White withdrew because JPMorgan was among her clients when she worked as a defense attorney at Debevoise & Plimpton. Gallagher's former firm, WilmerHale, also did work for JPMorgan.

(Read more: My client's a government pawn: Lawyer for 'Whale' trader)

It is too early to say whether any additional charges will be brought or whether the bank itself will face any criminal liability. But federal prosecutors did not participate in settlement talks between the bank and its regulators, sources said.

"The Justice Department is saying, 'We don't want to buy a pig in a poke. We want to know what the scope of the issues are before we say you're done, we have no more business with you on this issue,'" said Samuel Buell, a professor at Duke University Law School.

'Whale' probe

The U.S. attorney in Manhattan, Preet Bharara, at an August press conference announcing the criminal complaint against Martin-Artajo and Grout, said his office was continuing to investigate the trading losses. On Monday, a federal grand jury in Manhattan indicted the two former JPMorgan traders.
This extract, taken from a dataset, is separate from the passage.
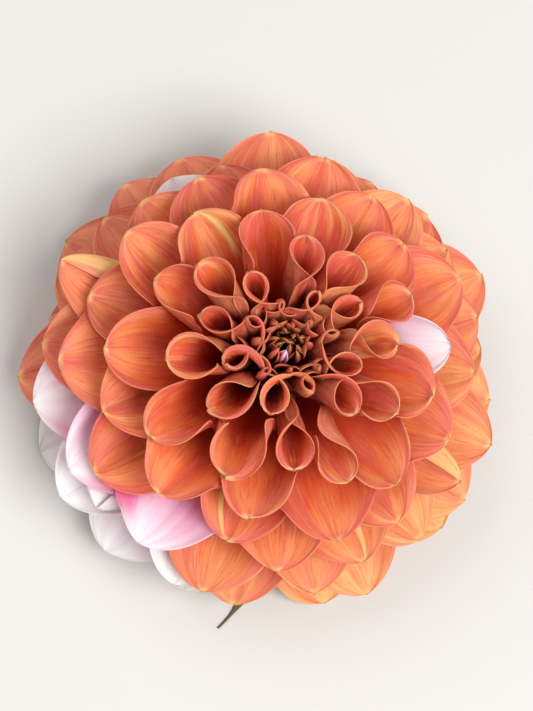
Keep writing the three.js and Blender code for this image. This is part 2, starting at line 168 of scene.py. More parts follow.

Martin-Artajo, who supervised Iksil, is charged with conspiracy to commit fraud, falsify books and records, and make false statements to the SEC. Grout is facing similar charges.

U.S. prosecutors say the two deliberately reported inflated values for Iksil's derivatives positions to try to hide the losses they were suffering from higher-ups in the bank.

Both men are living in Europe and federal authorities aim to extradite them to New York for trial. Martin-Artajo's lawyer recently said he would fight extradition from Spain. Grout's lawyer said in a statement emailed to the press on Tuesday, "We look forward to his vindication."

The ongoing criminal probe leaves JPMorgan in a position similar to the one in which the embattled hedge fund SAC Capital Advisors found itself last spring when it agreed to pay more than $600 million to settle an insider trading case brought by the SEC, only to find itself facing similar criminal charges months later.

Just as with the London Whale regulatory investigation, federal prosecutors did not take part in the settlement talks Steve A. Cohen's SAC Capital had with the SEC.